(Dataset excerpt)
## Begin

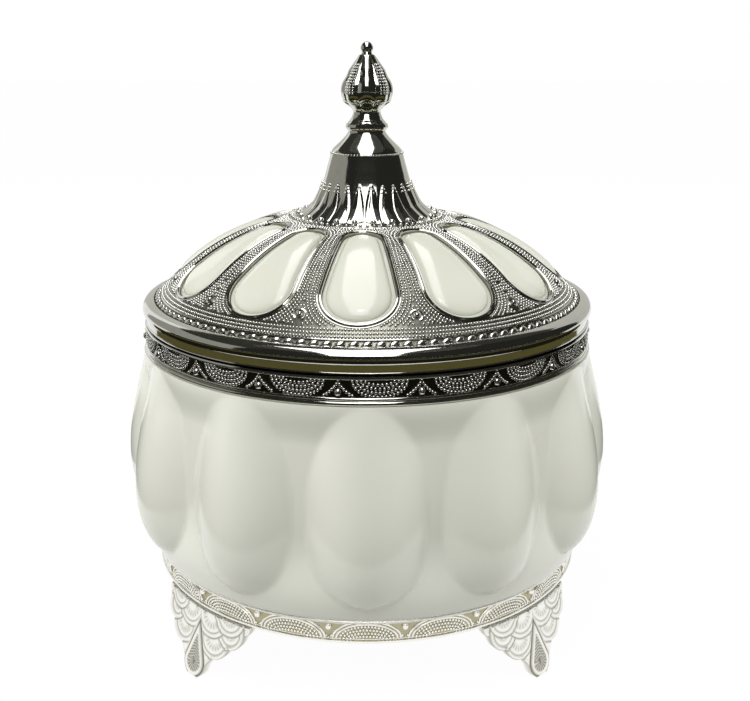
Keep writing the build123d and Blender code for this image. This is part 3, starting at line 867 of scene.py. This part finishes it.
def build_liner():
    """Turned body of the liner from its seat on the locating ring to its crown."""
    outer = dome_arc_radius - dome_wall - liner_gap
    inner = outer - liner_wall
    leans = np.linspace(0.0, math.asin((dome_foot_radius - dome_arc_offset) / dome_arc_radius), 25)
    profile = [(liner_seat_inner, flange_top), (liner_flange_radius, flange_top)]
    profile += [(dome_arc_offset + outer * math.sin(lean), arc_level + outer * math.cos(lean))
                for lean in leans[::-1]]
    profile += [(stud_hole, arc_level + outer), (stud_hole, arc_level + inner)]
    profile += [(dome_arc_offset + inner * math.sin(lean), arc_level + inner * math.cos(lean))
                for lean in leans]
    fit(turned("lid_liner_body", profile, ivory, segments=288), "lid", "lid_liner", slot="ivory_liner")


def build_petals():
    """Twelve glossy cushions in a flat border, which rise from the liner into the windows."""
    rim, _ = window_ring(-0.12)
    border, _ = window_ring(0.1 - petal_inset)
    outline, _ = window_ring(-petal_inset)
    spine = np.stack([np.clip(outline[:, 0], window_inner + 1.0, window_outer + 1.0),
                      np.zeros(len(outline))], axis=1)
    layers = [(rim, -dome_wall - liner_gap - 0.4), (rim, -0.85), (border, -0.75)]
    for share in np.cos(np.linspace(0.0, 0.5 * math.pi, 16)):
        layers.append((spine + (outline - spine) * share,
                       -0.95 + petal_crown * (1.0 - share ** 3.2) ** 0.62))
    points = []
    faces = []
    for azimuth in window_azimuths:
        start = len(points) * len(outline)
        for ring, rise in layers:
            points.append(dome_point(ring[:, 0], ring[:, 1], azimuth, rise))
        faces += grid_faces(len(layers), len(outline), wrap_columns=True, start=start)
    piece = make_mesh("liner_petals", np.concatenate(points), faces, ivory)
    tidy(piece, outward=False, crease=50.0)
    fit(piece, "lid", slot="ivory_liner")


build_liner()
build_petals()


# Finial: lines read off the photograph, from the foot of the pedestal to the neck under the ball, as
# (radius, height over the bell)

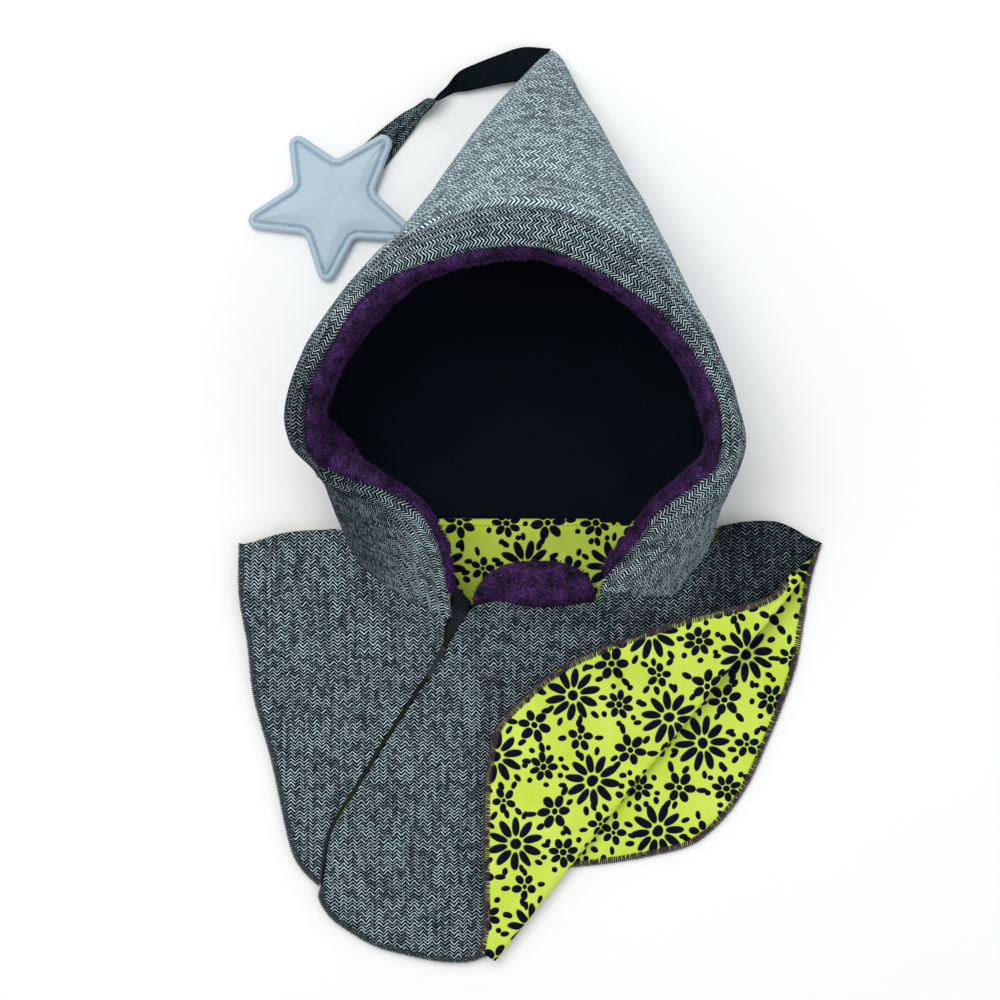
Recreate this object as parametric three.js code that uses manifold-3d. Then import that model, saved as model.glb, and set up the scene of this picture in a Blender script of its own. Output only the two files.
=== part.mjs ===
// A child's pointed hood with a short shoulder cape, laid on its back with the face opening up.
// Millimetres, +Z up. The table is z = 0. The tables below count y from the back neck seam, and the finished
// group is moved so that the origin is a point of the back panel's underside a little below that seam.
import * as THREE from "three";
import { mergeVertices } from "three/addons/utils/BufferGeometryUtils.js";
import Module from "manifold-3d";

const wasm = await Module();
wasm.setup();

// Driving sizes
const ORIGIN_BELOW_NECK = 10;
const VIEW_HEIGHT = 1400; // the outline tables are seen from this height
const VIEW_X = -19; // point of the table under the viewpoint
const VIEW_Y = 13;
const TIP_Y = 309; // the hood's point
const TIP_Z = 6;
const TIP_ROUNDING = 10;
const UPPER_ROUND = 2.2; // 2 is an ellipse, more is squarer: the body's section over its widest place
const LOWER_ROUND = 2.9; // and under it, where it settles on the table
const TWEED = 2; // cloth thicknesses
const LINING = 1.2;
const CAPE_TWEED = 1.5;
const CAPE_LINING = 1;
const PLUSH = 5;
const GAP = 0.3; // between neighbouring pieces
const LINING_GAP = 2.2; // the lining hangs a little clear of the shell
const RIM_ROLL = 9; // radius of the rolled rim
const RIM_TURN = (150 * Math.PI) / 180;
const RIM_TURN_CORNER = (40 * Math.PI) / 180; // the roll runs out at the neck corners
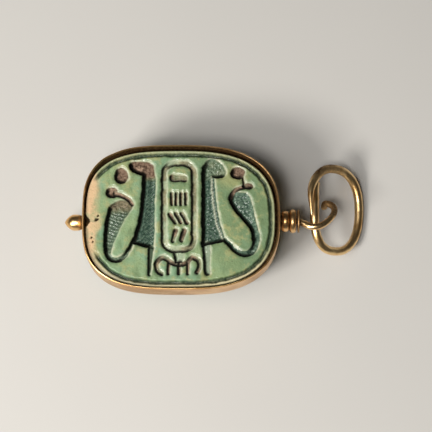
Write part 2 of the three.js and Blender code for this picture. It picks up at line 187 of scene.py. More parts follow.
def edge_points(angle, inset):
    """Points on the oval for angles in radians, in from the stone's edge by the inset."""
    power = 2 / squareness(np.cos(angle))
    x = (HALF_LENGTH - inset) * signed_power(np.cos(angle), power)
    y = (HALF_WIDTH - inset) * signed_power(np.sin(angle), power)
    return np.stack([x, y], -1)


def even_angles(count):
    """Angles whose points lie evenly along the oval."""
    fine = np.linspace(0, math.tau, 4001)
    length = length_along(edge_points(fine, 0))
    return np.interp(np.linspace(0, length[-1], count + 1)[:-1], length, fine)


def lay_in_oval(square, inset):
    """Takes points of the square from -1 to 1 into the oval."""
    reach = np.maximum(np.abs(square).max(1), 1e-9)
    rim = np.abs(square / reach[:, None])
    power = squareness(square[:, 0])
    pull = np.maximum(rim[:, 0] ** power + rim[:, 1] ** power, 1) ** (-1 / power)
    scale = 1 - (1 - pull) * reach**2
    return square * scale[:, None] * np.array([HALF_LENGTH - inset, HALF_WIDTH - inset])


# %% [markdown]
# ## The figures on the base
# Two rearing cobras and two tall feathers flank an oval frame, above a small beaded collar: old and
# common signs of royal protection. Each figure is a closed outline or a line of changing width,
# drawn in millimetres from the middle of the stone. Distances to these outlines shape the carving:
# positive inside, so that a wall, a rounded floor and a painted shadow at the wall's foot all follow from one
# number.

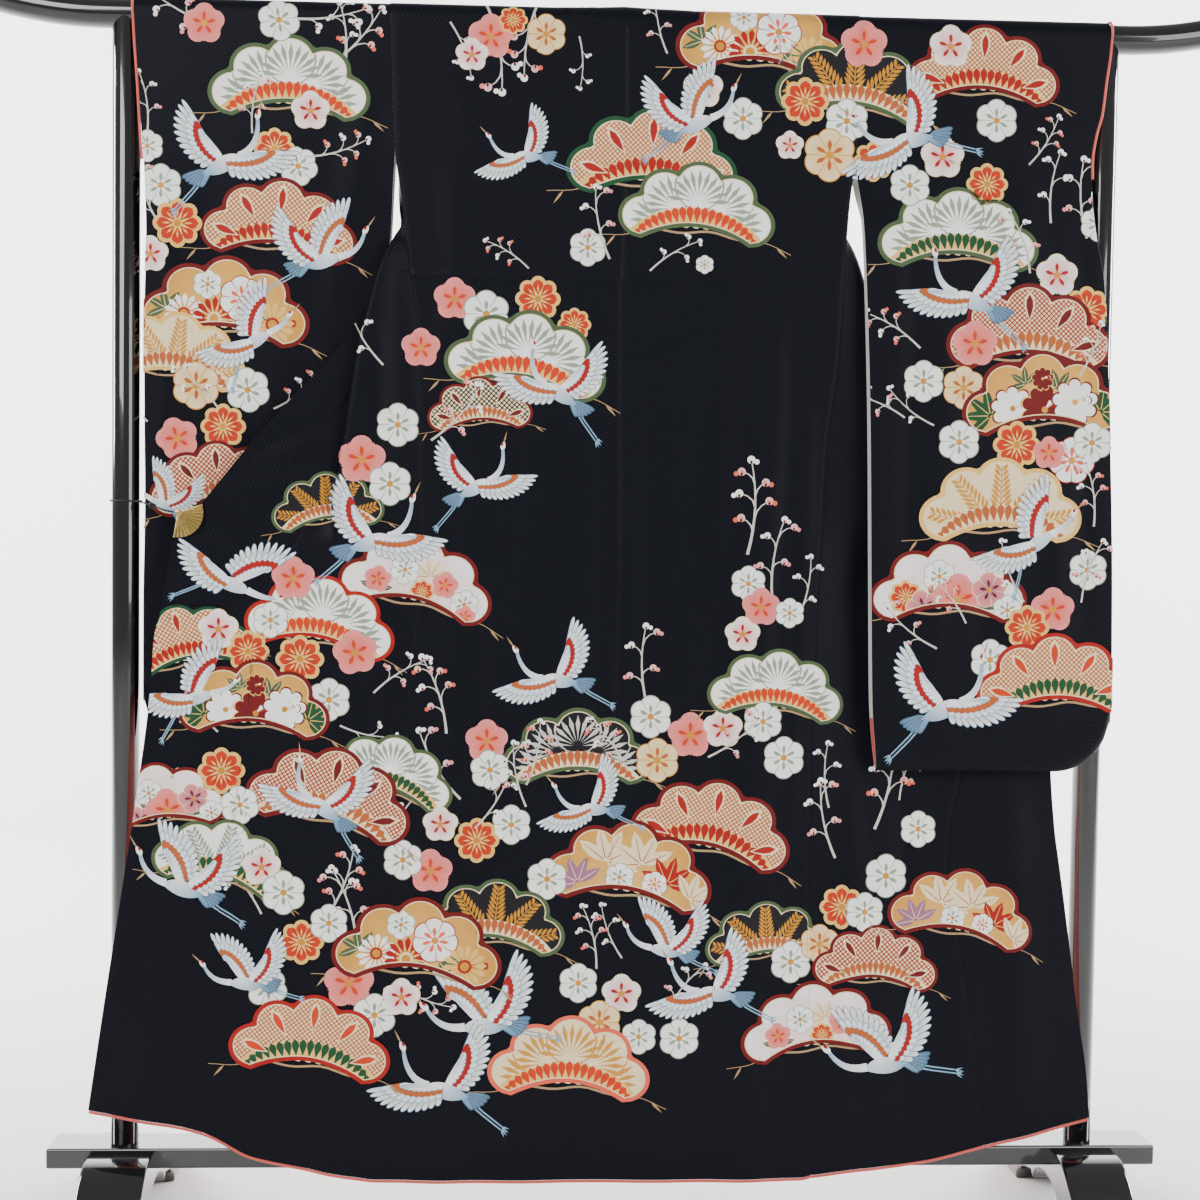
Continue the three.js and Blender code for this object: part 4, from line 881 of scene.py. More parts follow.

## End

#### [TO BE DONE]
Extract exactly the run of lines beginning at the line with "Write part 2" and ending at the line with "return square *", including both ends and nothing beyond them.

#### [OUTPUT BELOW]
Write part 2 of the three.js and Blender code for this picture. It picks up at line 187 of scene.py. More parts follow.
def edge_points(angle, inset):
    """Points on the oval for angles in radians, in from the stone's edge by the inset."""
    power = 2 / squareness(np.cos(angle))
    x = (HALF_LENGTH - inset) * signed_power(np.cos(angle), power)
    y = (HALF_WIDTH - inset) * signed_power(np.sin(angle), power)
    return np.stack([x, y], -1)


def even_angles(count):
    """Angles whose points lie evenly along the oval."""
    fine = np.linspace(0, math.tau, 4001)
    length = length_along(edge_points(fine, 0))
    return np.interp(np.linspace(0, length[-1], count + 1)[:-1], length, fine)


def lay_in_oval(square, inset):
    """Takes points of the square from -1 to 1 into the oval."""
    reach = np.maximum(np.abs(square).max(1), 1e-9)
    rim = np.abs(square / reach[:, None])
    power = squareness(square[:, 0])
    pull = np.maximum(rim[:, 0] ** power + rim[:, 1] ** power, 1) ** (-1 / power)
    scale = 1 - (1 - pull) * reach**2
    return square * scale[:, None] * np.array([HALF_LENGTH - inset, HALF_WIDTH - inset])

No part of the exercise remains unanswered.